# Micro Camper by Bunkhouse



## Bazooka (Dec 10, 2011)

I bought a new Bunkhouse camper like the one below and we are loving this thing. It weighs just 300lb and its small enough to pull with my Harley Dyna 103 or my Ultra Classic Hannigan trike which is what I got it for, but I'm thinking about doing a weekend on the beach. Where is a good place to setup that I can use a 2wd Tahoe and have a possibility to catch some fish or at least be near others that are catching fish so I can watch and learn?


----------



## ChasingReds (Jul 31, 2009)

Bolivar would be my choice, very drivable.
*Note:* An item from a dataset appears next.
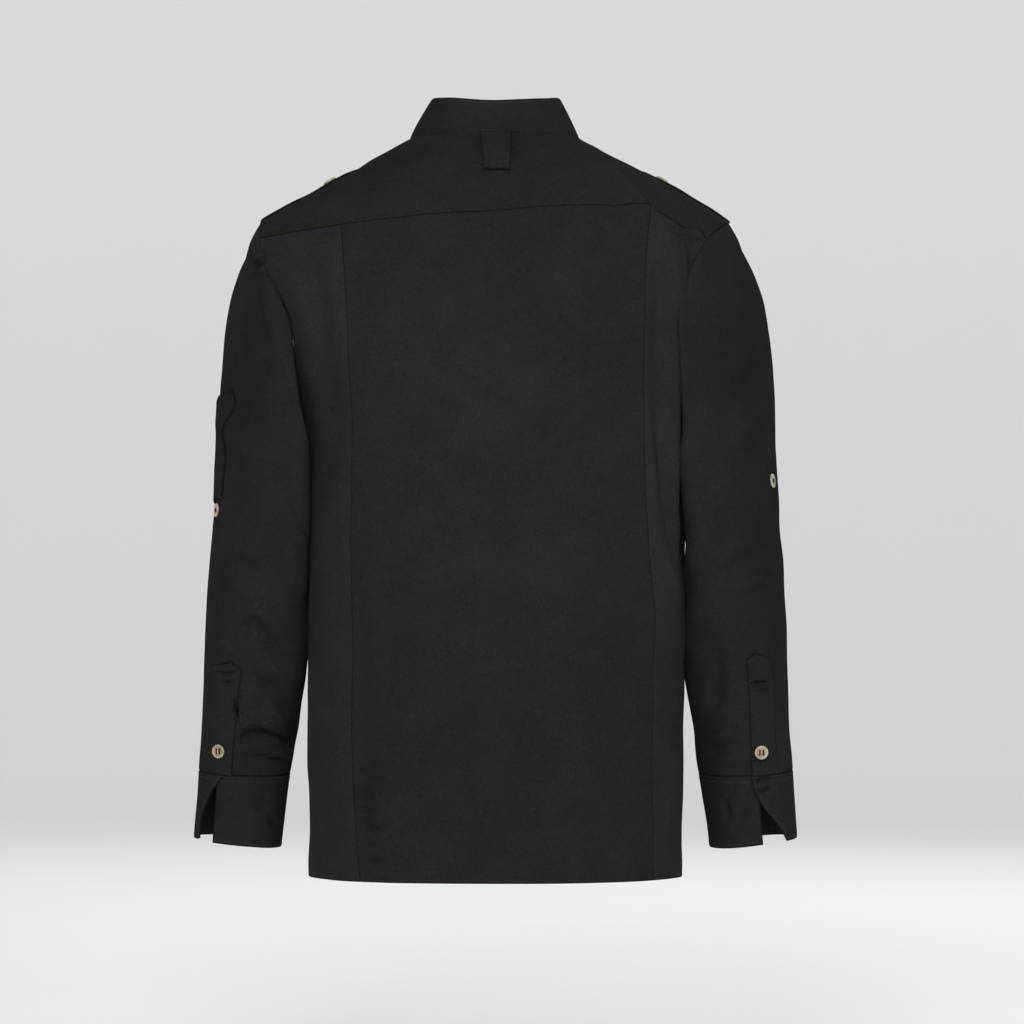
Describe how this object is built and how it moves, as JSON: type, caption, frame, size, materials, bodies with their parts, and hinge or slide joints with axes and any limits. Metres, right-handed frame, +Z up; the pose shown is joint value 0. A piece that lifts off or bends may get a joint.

You will need a parking sticker from one of the stores. Can fish/wade the surf or camp at Rollover pass if want to be near people fishing

Sent from my SAMSUNG-SM-G890A using Tapatalk


----------



## Bazooka (Dec 10, 2011)

ChasingReds said:


> Bolivar would be my choice, very drivable. You will need a parking sticker from one of the stores. Can fish/wade the surf or camp at Rollover pass if want to be near people fishing
> 
> Sent from my SAMSUNG-SM-G890A using Tapatalk


Thanks ChasingReds. I pulled up Rollover Pass on Google Earth and it looks like on the west side of the pass is Bovilar. It looks like there is an access road named N. Bauer Ln that is right beside Miss Nancy's Bait Camp. Can I set up my camper on the beach there next to the pass? It looks like the perfect place. Also, what bait is recommended and what kind of fish to target this time of year and I assume Miss Nancy's would have the bait I need? Thanks much for any advice any of you might have.


----------



## ChasingReds (Jul 31, 2009)

I fish rollover quite a bit, you can camp there or anywhere along the beach. Miss nancy will have live mullet and dead shrimp but not live. If youre coming.through Winnie you can get live shrimp in anahuac. This time of year black drum are in the pass and surf, around may the trout turn up in the surf, redfish are year around. Happy to answer any more questions, bolivar is my favorite area to go

Sent from my SAMSUNG-SM-G890A using Tapatalk


----------



## ChasingReds (Jul 31, 2009)

Also several places along hwy 87 have live bait, but theyre west of the pass

Sent from my SAMSUNG-SM-G890A using Tapatalk


----------



## Bazooka (Dec 10, 2011)

Thanks for the information!


----------



## the toninator (Jan 19, 2016)

I camped near there in my Runaway this past weekend. The bullreds are still out but kind of deep, we hit 3 about 250/300 yards out. Was also a little seaweedy Sat but not coming ashore.
Stop in Winney at Seapony and he'll hook you up with what you need.


----------